Pro­fessor of English John Somerville enjoys bragging about the success of the Vis­iting Writers Program here and sharing the tes­timony of pre­vious campus vis­itors about their expe­rience with the college and its stu­dents. What stands out about these stories is that the writers, many of whom are not familiar with Hillsdale or its rep­u­tation, all identify in Hillsdale’s stu­dents some element of unique intel­lectual engagement. You can find nerds any­where in honors col­leges and human­ities core cur­ricula. What you cannot find just any­where is the type of part­nership which Hillsdale has been so quietly inten­tional about cre­ating among us as it trans­forms us from Hillsdale stu­dents into Hillsdale’s stu­dents.

Provost David Whalen warned me during an October visit to campus in 2011 that Hillsdale stu­dents can’t go home again without feeling like they’ve just left home. Halfway through my freshman year, I expe­ri­enced that ridiculous claim as per­sonally true. I realized I’d been wrong: that Hillsdale doesn’t simply mean that you happen to be cocktail-party com­fortable with The Western Tra­dition and The American Founding. What it can mean, if it is allowed to, is that things which have been in most places and for many years dead letter become a part of our shared life. It’s organic, unno­ticed as it develops.

This is, in my esti­mation, Hillsdale’s greatest strength as a college. It is informed by the con­ser­v­ative ethos of her pro­fessors and stu­dents and by the large core cur­riculum in the oldest, greatest things, but it’s not really reducible to that. It’s the ability to learn while living, or more accu­rately, live through and in our learning.
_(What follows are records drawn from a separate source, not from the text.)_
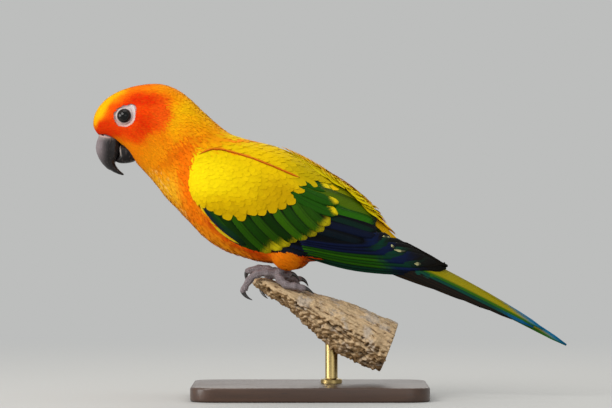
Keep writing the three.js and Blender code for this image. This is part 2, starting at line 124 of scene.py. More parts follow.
def addMap(mesh, name, perVertex):
    layer = mesh.uv_layers.new(name=name)
    index = np.zeros(len(mesh.loops), np.int32)
    mesh.loops.foreach_get("vertex_index", index)
    layer.data.foreach_set("uv", np.asarray(perVertex, np.float32)[index].ravel())


def pointsOf(thing):
    found = np.zeros(len(thing.data.vertices) * 3, np.float32)
    thing.data.vertices.foreach_get("co", found)
    return found.reshape(-1, 3).astype(float) / mm


def setPoints(thing, points):
    thing.data.vertices.foreach_set("co", np.asarray(points * mm, np.float32).ravel())
    thing.data.update()


def only(thing):
    bpy.ops.object.select_all(action="DESELECT")
    thing.select_set(True)
    bpy.context.view_layer.objects.active = thing


def finishWith(thing, kind, **settings):  # adds a modifier and applies it
    only(thing)
    modifier = thing.modifiers.new(kind.lower(), kind)
    for key, value in settings.items():
        setattr(modifier, key, value)
    bpy.ops.object.modifier_apply(modifier=modifier.name)


@contextmanager
def opened(thing):  # its mesh as a bmesh, put back at the end
    shape = bmesh.new()
    shape.from_mesh(thing.data)
    yield shape
    shape.to_mesh(thing.data)
    shape.free()


def copyNodes(name, names, swell=0.0):  # one mesh of several CAD nodes, each swollen a little
    joined = bmesh.new()
    for node in names:
        part = bmesh.new()
        part.from_mesh(nodes[node].data)
        bmesh.ops.remove_doubles(part, verts=part.verts, dist=2e-6)
        part.normal_update()
        for v in part.verts:
            v.co += v.normal * swell * mm
        loose = bpy.data.meshes.new("loose")
        part.to_mesh(loose)
        part.free()
        joined.from_mesh(loose)
        bpy.data.meshes.remove(loose)
    mesh = bpy.data.meshes.new(name)
    joined.to_mesh(mesh)
    joined.free()
    made = bpy.data.objects.new(name, mesh)
    scene.collection.objects.link(made)
    return made


def melt(thing, voxel, rounds):  # one smooth closed surface of all its shells
    finishWith(thing, "REMESH", mode="VOXEL", voxel_size=voxel * mm)
    finishWith(thing, "SMOOTH", factor=0.5, iterations=rounds)
    thing.data.polygons.foreach_set("use_smooth", np.ones(len(thing.data.polygons), bool))


def normalsOf(thing):
    found = np.zeros(len(thing.data.vertices) * 3, np.float32)
    thing.data.vertex_normals.foreach_get("vector", found)
    return found.reshape(-1, 3).astype(float)


class Thread:  # an output socket; maths on it adds the nodes
    def __init__(self, dye, socket):
        self.dye = dye
        self.socket = socket

    def maths(self, operation, *values):
        return self.dye.node("ShaderNodeMath", {"operation": operation}, values)

    def __add__(self, other):
        return self.maths("ADD", self, other)

    __radd__ = __add__

    def __sub__(self, other):
        return self.maths("SUBTRACT", self, other)

    def __rsub__(self, other):
        return self.maths("SUBTRACT", other, self)

    def __mul__(self, other):
        return self.maths("MULTIPLY", self, other)

    __rmul__ = __mul__

    def __truediv__(self, other):
        return self.maths("DIVIDE", self, other)

    def __pow__(self, other):
        return self.maths("POWER", self, other)


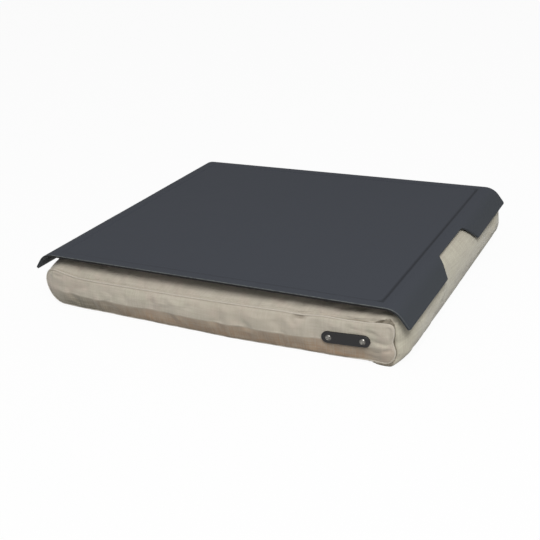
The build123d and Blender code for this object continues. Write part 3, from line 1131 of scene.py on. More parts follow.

We should never take this for granted, and we should take some inspi­ration from our founders, “grateful to God for the ines­timable blessings resulting from the preva­lence of civil and reli­gious liberty and intel­ligent piety in the land, and believing that the dif­fusion of sound learning is essential to the per­pe­tuity of these blessings, having founded and endowed a college at Hillsdale, Hillsdale County, State of Michigan.”